The global semiconductor industry stands at a critical inflection point: demand for AI compute is growing exponentially, while 3nm manufacturing capacity is hitting hard limits—both physical and geopolitical. In this context, the relationship between NVIDIA and TSMC in Taiwan, China has evolved beyond a commercial partnership into a deeply strategic symbiosis. One defines the architecture of AI’s future; the other holds the only viable path to materialize it.
In the first four months of 2026, TSMC reported a 30% year-over-year revenue surge, with over 60% attributed to AI-related orders. At the heart of this boom are NVIDIA’s Blackwell and upcoming B100/B200 GPU families, which rely heavily on TSMC’s 3nm process node. While Samsung and Intel are also advancing their own 3nm technologies, their yields and EUV layer counts lag significantly. Industry data shows TSMC uses more than 25 EUV layers at 3nm, compared to fewer than 15 for competitors. This translates into superior performance-per-watt—a decisive factor for hyperscalers managing billion-dollar data center power budgets.
Yet this technological edge is running into structural bottlenecks. A single 3nm fab costs over $20 billion to build, and EUV tool delivery lead times exceed 18 months. ASML’s next-generation High-NA EUV machines, though now shipping, will total fewer than 30 units globally in 2026—most allocated to TSMC and Intel. Even so, TSMC has reportedly reserved over 70% of its 2026 3nm capacity for NVIDIA and its ecosystem partners. This exclusivity isn’t market-driven arbitrage; it’s a risk-sharing mechanism forged under geopolitical uncertainty.
Notably, despite aggressive U.S. incentives to reshore advanced chipmaking, TSMC’s Arizona 3nm line remains delayed until late 2027 or beyond. Meanwhile, 3nm capacity in Taiwan, China continues expanding. This “unchanged tech hub, unreplicable manufacturing base” reality forces NVIDIA to maintain deep reliance on TSMC’s Taiwan facilities—even though over 90% of its AI accelerators are designed in the U.S. and sold there.
This concentration delivers efficiency but embeds fragility. Any disruption—geopolitical or natural—to Taiwan, China’s supply chain could halt global AI infrastructure for months. NVIDIA appears acutely aware: recent filings show it is aggressively stockpiling inventory and signing long-term deals with multiple HBM4E memory suppliers to build redundancy. Yet while memory can be diversified, leading-edge logic fabrication cannot.
I judge that over the next 18 months, NVIDIA and TSMC will jointly pursue two key strategies: accelerating the transition to 2nm to relieve 3nm pressure, and adopting chiplet architectures to reduce dependence on monolithic advanced nodes. For instance, a rumored “Blackwell Ultra” may combine 3nm compute chiplets with 5nm I/O dies—preserving performance while improving yield and capacity elasticity.

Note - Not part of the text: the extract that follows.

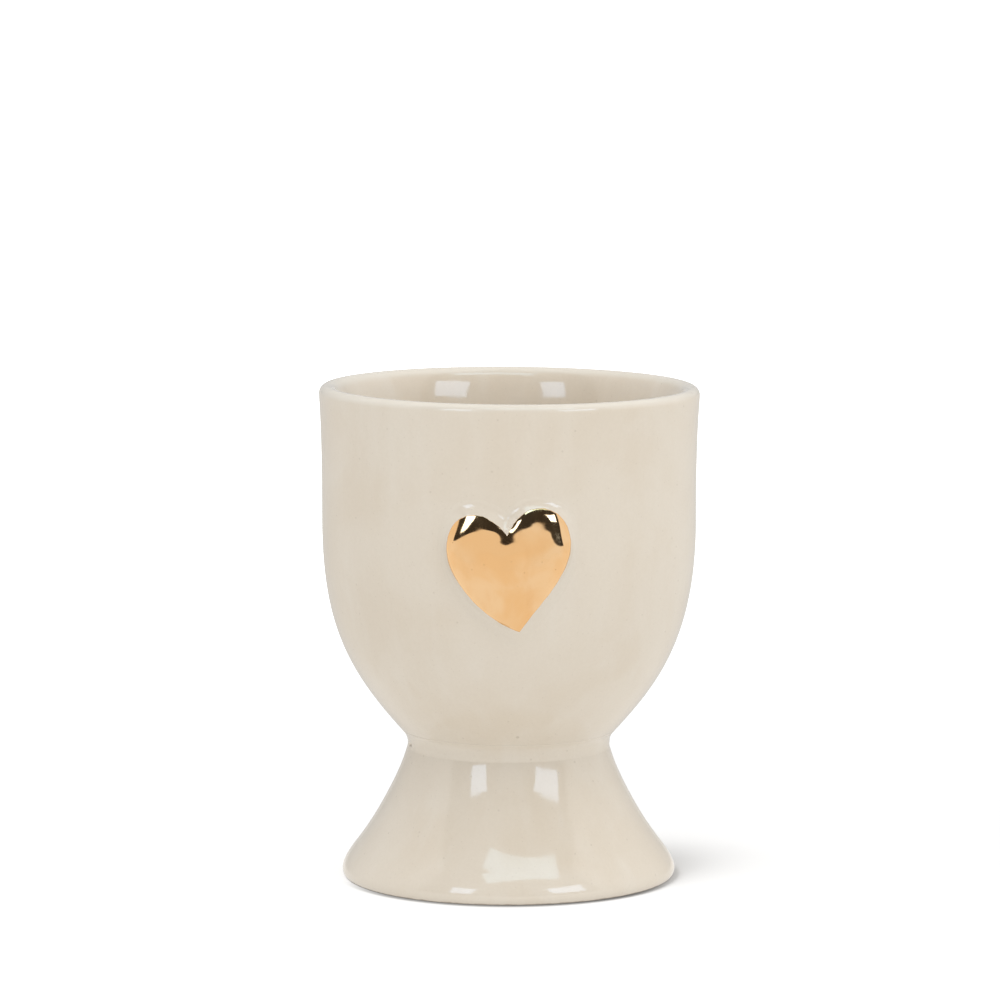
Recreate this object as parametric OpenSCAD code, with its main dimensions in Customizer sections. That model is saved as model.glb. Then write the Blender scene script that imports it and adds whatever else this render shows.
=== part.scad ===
// Footed egg cup: a U-shaped bowl luted onto a flared, hollow foot, with a
// raised heart on the front of the bowl whose face is gilded.
// Millimetres. +Z is up, the origin is the centre of the foot on the table,
// and the heart faces -Y.

/* [Bowl] */
// Outer diameter over the lip
rim_d = 50.1; // [47:0.1:53]
// Overall height, from the table to the crest of the lip
cup_h = 65.2; // [63:0.1:68]
// Outer diameter of the upright part of the wall
belly_d = 49.35; // [47:0.05:51]
// Wall thickness of the upright part
wall = 3.9; // [3.2:0.1:4.4]
// Thickness of the clay under the middle of the bowl
floor_t = 4; // [3:0.1:5]
// Radius of the outer half of the lip
lip_out_r = 1.05; // [0.8:0.05:1.2]
// Radius of the inner half of the lip
lip_in_r = 1.6; // [1.4:0.05:1.8]

/* [Waist] */
// Diameter where the bowl meets the layer of slip
waist_d = 25.9; // [24:0.1:27.5]
// Height of the bowl's flat underside
waist_z = 18.2; // [17:0.1:19]
// Thickness of the layer of slip
slip_t = 0.6; // [0.4:0.1:0.8]
// Radius of the hollow that a finger leaves in the slip around the waist
slip_r = 2.4; // [2.2:0.1:2.8]

/* [Foot] */
// Outer diameter of the foot
foot_d = 44.2; // [42:0.1:46]
// Width of the flat ring that stands on the table
ring_w = 1.6; // [1.2:0.1:2]
// Thickness of the web that closes the top of the foot
web_t = 3.4; // [2.8:0.1:4]

/* [Heart] */
// Width of the gilded face, measured round the bowl
heart_w = 15.5; // [12:0.1:17]
// Height of the gilded face
heart_h = 16; // [12:0.1:16.5]
// Height of the middle of the heart above the table
heart_z = 45; // [44:0.1:46]
// How far the middle of the heart stands out from the wall
heart_rise = 2; // [1.6:0.1:2.6]
// Thickness of the gilded skin
gilt_t = 0.1; // [0.08:0.01:0.2]

/* [Hidden] */
turn_fn = 96;

// ---- curves -------------------------------------------------------------
function mix(a, b, t) = a + (b - a) * t;
function bez(p, t) = pow(1 - t, 3) * p[0] + 3 * pow(1 - t, 2) * t * p[1]
    + 3 * (1 - t) * t * t * p[2] + t * t * t * p[3];
// n points along a Bezier curve, without its last one
function run(p, n) = [for (i = [0:n - 1]) bez(p, i / n)];
// n points on an arc about c, without its last one
function arc(c, r, a0, a1, n) = [for (i = [0:n - 1])
    let (a = mix(a0, a1, i / n)) c + r * [cos(a), sin(a)]];

// ---- bowl ---------------------------------------------------------------
belly_r = belly_d / 2;
rim_r = rim_d / 2;
belly_z = 48;
lip_z = cup_h - 2.6;
crest_r = rim_r - lip_out_r;
in_r = belly_r - wall;
floor_z = waist_z + floor_t;

// outside, from the waist up to the lip
out_low = [[waist_d / 2, waist_z], [waist_d / 2 + 8.55, waist_z + 9.1],
    [belly_r - 0.02, belly_z - 14.5], [belly_r - 0.02, belly_z]];
out_high = [[belly_r - 0.02, belly_z], [belly_r + 0.02, belly_z + 7],
    [rim_r - 0.3, lip_z - 3], [rim_r, lip_z + 1.2]];

// the inner half of the lip rolls over until its surface leans back 33 deg
lean = 33;
roll_end = [crest_r - lip_in_r * cos(lean), cup_h - lip_in_r + lip_in_r * sin(lean)];
in_high = [roll_end, roll_end - 0.7 * [sin(lean), cos(lean)],
    [in_r, cup_h - 4.1], [in_r, cup_h - 10.7]];
in_low = [[in_r, cup_h - 10.7], [in_r, 31], [14, floor_z], [0, floor_z]];

bowl_outline = concat([[0, waist_z]], run(out_low, 26), run(out_high, 10),
    arc([crest_r, cup_h - lip_out_r], lip_out_r, 0, 90, 8),
    arc([crest_r, cup_h - lip_in_r], lip_in_r, 90, 180 - lean, 8),
    run(in_high, 10), run(in_low, 26), [[0, floor_z]]);

// outer radius of the bowl at height z, for what is laid on the wall
function out_r(z, a = 0, b = 1, n = 22) = z > belly_z ? belly_r - 0.02
    : n == 0 ? bez(out_low, (a + b) / 2)[0]
    : let (m = (a + b) / 2) bez(out_low, m)[1] < z
        ? out_r(z, m, b, n - 1) : out_r(z, a, m, n - 1);

// ---- foot ---------------------------------------------------------------
foot_r = foot_d / 2;
top_z = waist_z - slip_t;
top_r = waist_d / 2 + 0.35;
knee = [foot_r - 1.8, 4.2];
edge_z = 0.9;
ring_out = foot_r - 0.7;
ring_in = ring_out - ring_w;

flare = [[top_r, top_z], [top_r + 1.05, top_z - 4], knee + [-3.1, 4], knee];
skirt = [knee, knee + [0.9, -1.15], [foot_r, edge_z + 0.8], [foot_r, edge_z]];
toe = [[foot_r, edge_z], [foot_r, 0.35], [foot_r - 0.25, 0], [ring_out, 0]];
heel = [[ring_in, 0], [ring_in - 0.35, 0], [ring_in - 0.6, 0.25], [ring_in - 0.8, 0.6]];
vault = [[ring_in - 0.8, 0.6], [ring_in - 4.8, 4.8],
    [12.8, top_z - web_t], [0, top_z - web_t]];

foot_outline = concat([[0, top_z]], run(flare, 18), run(skirt, 8), run(toe, 6),
    [[ring_out, 0]], run(heel, 5), run(vault, 24), [[0, top_z - web_t]]);

// ---- slip at the waist --------------------------------------------------
// The bead's hollow is a circle that touches the bowl's and the foot's walls:
// its centre lies slip_r from both, measured along their normals.
slip_top = out_low[0];
slip_low = flare[0];
along_bowl = out_low[1] - out_low[0];
along_foot = flare[0] - flare[1];
n_bowl = [along_bowl[1], -along_bowl[0]] / norm(along_bowl);
n_foot = [along_foot[1], -along_foot[0]] / norm(along_foot);
reach_bowl = slip_r + n_bowl * slip_top;
reach_foot = slip_r + n_foot * slip_low;
slip_det = n_bowl[0] * n_foot[1] - n_bowl[1] * n_foot[0];
slip_c = [reach_bowl * n_foot[1] - reach_foot * n_bowl[1],
    n_bowl[0] * reach_foot - n_foot[0] * reach_bowl] / slip_det;

// ---- heart --------------------------------------------------------------
// Round the outline in six curves, as [distance round the bowl, height] from
// the middle of the heart: cleft, left lobe, left side, right side, right lobe.
gilt_curves = [
    [[-0.3, 3.65], [-1.2, 4.9], [-2.7, 6.15], [-4.4, 6.15]],
    [[-4.4, 6.15], [-6.6, 6.15], [-7.85, 4.4], [-7.85, 2]],
    [[-7.85, 2], [-7.85, -2.4], [-3.4, -7.1], [1.35, -9]],
    [[1.35, -9], [3.4, -6], [7.65, -1.6], [7.65, 2.6]],
    [[7.65, 2.6], [7.65, 5.3], [6, 7.05], [3.6, 7.05]],
    [[3.6, 7.05], [2.1, 7.05], [0.9, 6.1], [-0.3, 3.65]]];
// the clay runs on past the gilding: most over the lobes and in the cleft
clay_curves = [
    [[-0.3, 5.4], [-1.1, 6.9], [-2.7, 8], [-4.6, 8]],
    [[-4.6, 8], [-7.3, 8], [-8.6, 5.2], [-8.6, 2]],
    [[-8.6, 2], [-8.6, -2.8], [-3.9, -7.8], [1.45, -9.9]],
    [[1.45, -9.9], [4, -6.6], [8.4, -2], [8.4, 2.6]],
    [[8.4, 2.6], [8.4, 6.2], [6.6, 8.6], [3.7, 8.6]],
    [[3.7, 8.6], [1.6, 8.6], [0.3, 7.6], [-0.3, 5.4]]];
per_curve = 10;
around = 6 * per_curve;
gilt_line = [for (c = gilt_curves) each run(c, per_curve)];
clay_line = [for (c = clay_curves) each run(c, per_curve)];
heart_sx = heart_w / 15.5;
heart_sz = heart_h / 16;

// a point at distance s round the bowl and height z, standing out by h
function on_wall(s, z, h) = let (r = out_r(z) + h, a = s / belly_r * 180 / PI)
    [r * sin(a), -r * cos(a), z];
edge_h = 0.9;
// rings: [share of the way from clay line to gilt line, share of the way from
// gilt line to the middle, height]
function dome(v) = edge_h + (heart_rise - edge_h) * (1 - pow(1 - v, 3));
clay_rings = [[0, 0, -0.3], [0.15, 0, 0.12], [0.55, 0, 0.55]];
face_steps = [0, 0.07, 0.16, 0.28, 0.44, 0.64, 0.82];
gilt_rings = [for (v = face_steps) [1, v, dome(v)]];
function ring_points(k, lift) = [for (i = [0:around - 1])
    let (p = mix(mix(clay_line[i], gilt_line[i], k[0]), [0, 0], k[1]))
    on_wall(p[0] * heart_sx, heart_z + p[1] * heart_sz, k[2] + lift)];
function ring_set(rings, lift) = [for (k = rings) each ring_points(k, lift)];
// two triangles for each step of each band between rings, clockwise as seen
// from outside
function bands(n, from = 0, flip = false) = [for (k = [0:n - 2]) for (i = [0:around - 1])
    let (a = from + k * around + i, b = from + k * around + (i + 1) % around,
        c = a + around, d = b + around)
    each (flip ? [[a, b, c], [b, d, c]] : [[a, c, b], [b, c, d]])];
function cap(first, tip, flip = false) = [for (i = [0:around - 1])
    flip ? [first + i, first + (i + 1) % around, tip]
        : [first + i, tip, first + (i + 1) % around]];

// ---- the pieces ---------------------------------------------------------
module bowl() {
    color([0.86, 0.82, 0.74])
    rotate_extrude($fn = turn_fn) polygon(bowl_outline);
}

module foot() {
    color([0.87, 0.83, 0.75])
    rotate_extrude($fn = turn_fn) polygon(foot_outline);
}

// the slip that joins them: a disc between the two flat faces, and the bead
// that squeezed out of the joint and was smoothed round with a fingertip
module luting_slip() {
    color([0.83, 0.79, 0.71])
    rotate_extrude($fn = turn_fn) difference() {
        polygon([[0, top_z], [0, waist_z], slip_top - [1, 0],
            slip_c - slip_r * n_bowl, slip_c - slip_r * n_foot,
            slip_low - [1, 0]]);
        polygon(bowl_outline);
        polygon(foot_outline);
        translate(slip_c - [0.05, 0]) circle(r = slip_r, $fn = 96);
    }
}

module heart_relief() {
    rings = concat(clay_rings, gilt_rings);
    n = len(rings);
    points = concat(ring_set(rings, 0), [on_wall(0, heart_z, dome(1)),
        on_wall(0, heart_z, -0.6)]);
    tip = n * around;
    color([0.88, 0.84, 0.76])
    difference() {
        polyhedron(points, concat(bands(n), cap((n - 1) * around, tip),
            cap(0, tip + 1, true)), convexity = 6);
        rotate_extrude($fn = turn_fn) polygon(bowl_outline);
    }
}

module heart_gilding() {
    n = len(gilt_rings);
    points = concat(ring_set(gilt_rings, gilt_t), ring_set(gilt_rings, 0),
        [on_wall(0, heart_z, dome(1) + gilt_t), on_wall(0, heart_z, dome(1))]);
    low = n * around;
    rim = [for (i = [0:around - 1]) let (j = (i + 1) % around)
        each [[low + i, i, low + j], [low + j, i, j]]];
    color([0.86, 0.66, 0.42])
    polyhedron(points, concat(bands(n), cap((n - 1) * around, 2 * low),
        bands(n, low, true), cap(low + (n - 1) * around, 2 * low + 1, true), rim),
        convexity = 6);
}

bowl();
foot();
luting_slip();
heart_relief();
heart_gilding();
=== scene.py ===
# Footed egg cup of cream-glazed clay, with a raised heart whose face is gold
# lustre. Lengths below are in millimetres and are turned into metres when a
# mesh is made. The heart faces -Y and +Z is up.
import math

import bpy
import numpy as np
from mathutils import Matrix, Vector


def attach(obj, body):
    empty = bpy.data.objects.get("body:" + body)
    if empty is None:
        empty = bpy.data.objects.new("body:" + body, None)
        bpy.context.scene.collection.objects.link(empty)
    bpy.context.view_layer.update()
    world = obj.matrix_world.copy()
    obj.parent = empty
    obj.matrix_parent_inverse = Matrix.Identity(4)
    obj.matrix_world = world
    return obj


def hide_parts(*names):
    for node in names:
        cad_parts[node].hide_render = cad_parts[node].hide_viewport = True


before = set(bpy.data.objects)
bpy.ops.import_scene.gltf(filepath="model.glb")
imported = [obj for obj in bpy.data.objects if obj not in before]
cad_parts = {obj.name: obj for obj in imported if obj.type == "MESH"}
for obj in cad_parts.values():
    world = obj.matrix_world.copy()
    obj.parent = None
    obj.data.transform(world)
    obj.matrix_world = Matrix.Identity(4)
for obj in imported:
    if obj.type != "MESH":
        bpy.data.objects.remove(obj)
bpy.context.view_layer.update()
scene = bpy.context.scene
MM = 0.001

# ---- camera ---------------------------------------------------------------
cam_data = bpy.data.cameras.new("camera")
cam_data.lens = 187.13
cam_data.sensor_width = 36.0
cam_data.clip_start = 0.01
cam_data.clip_end = 50.0
camera = bpy.data.objects.new("camera", cam_data)
camera.location = (-0.00112, -0.680, 0.1365)
camera.rotation_euler = (math.radians(90.0 - 7.254), 0.0, 0.0)
scene.collection.objects.link(camera)
scene.camera = camera


# ---- curves ---------------------------------------------------------------
def mix(a, b, t):
    return a + (b - a) * t


def bez(p, t):
    p = np.asarray(p, float)
    t = np.asarray(t, float)[:, None]
    return (
        (1 - t) ** 3 * p[0]
        + 3 * (1 - t) ** 2 * t * p[1]
        + 3 * (1 - t) * t * t * p[2]
        + t**3 * p[3]
    )


def run(p, n):
    """n points along a Bezier curve, without its last one."""
    return bez(p, np.arange(n) / n)


def arc(c, r, a0, a1, n):
    """n points on an arc about c, without its last one."""
    a = np.radians(mix(a0, a1, np.arange(n) / n))
    return np.stack([c[0] + r * np.cos(a), c[1] + r * np.sin(a)], 1)


def smooth(x, lo, hi):
    t = np.clip((np.asarray(x, float) - lo) / (hi - lo), 0, 1)
    return t * t * (3 - 2 * t)


def waves(seed, length, count=24):
    """A smooth random field of (x, y, z) whose bumps are about length across
    and whose spread is 1."""
    rng = np.random.RandomState(seed)
    k = rng.normal(size=(count, 3))
    k /= np.linalg.norm(k, axis=1)[:, None]
    k *= (2 * math.pi / length) * rng.uniform(0.6, 1.4, size=(count, 1))
    phase = rng.uniform(0, 2 * math.pi, count)

    def field(x, y, z):
        total = np.zeros(np.broadcast(x, y, z).shape)
        for (kx, ky, kz), f in zip(k, phase):
            total += np.sin(kx * x + ky * y + kz * z + f)
        return total * math.sqrt(2.0 / count)

    return field


# ---- sizes, as in the construction model ----------------------------------
rim_r = 50.1 / 2
belly_r = 49.35 / 2
cup_h = 65.2
wall = 3.9
waist_r = 25.9 / 2
waist_z = 18.2
slip_t = 0.6
slip_r = 2.4
foot_r = 44.2 / 2
ring_w = 1.6
web_t = 3.4
lip_out_r = 1.05
lip_in_r = 1.6
heart_z = 45.0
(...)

But these technical workarounds won’t resolve the core tension: the widening gap between exponential AI compute demand and the slowing pace of Moore’s Law. As 3nm becomes a “luxury” rather than infrastructure, the barrier to AI innovation rises, potentially excluding startups and emerging-market developers. This isn’t just about fairness—it risks reshaping the global AI power structure.
The ultimate question may no longer be “who builds the most powerful chip,” but “who can sustain a resilient AI compute supply chain amid manufacturing limits and geopolitical fragmentation.” In that light, the NVIDIA-TSMC 3nm alliance is both the bedrock of current AI dominance and the seed of systemic vulnerability.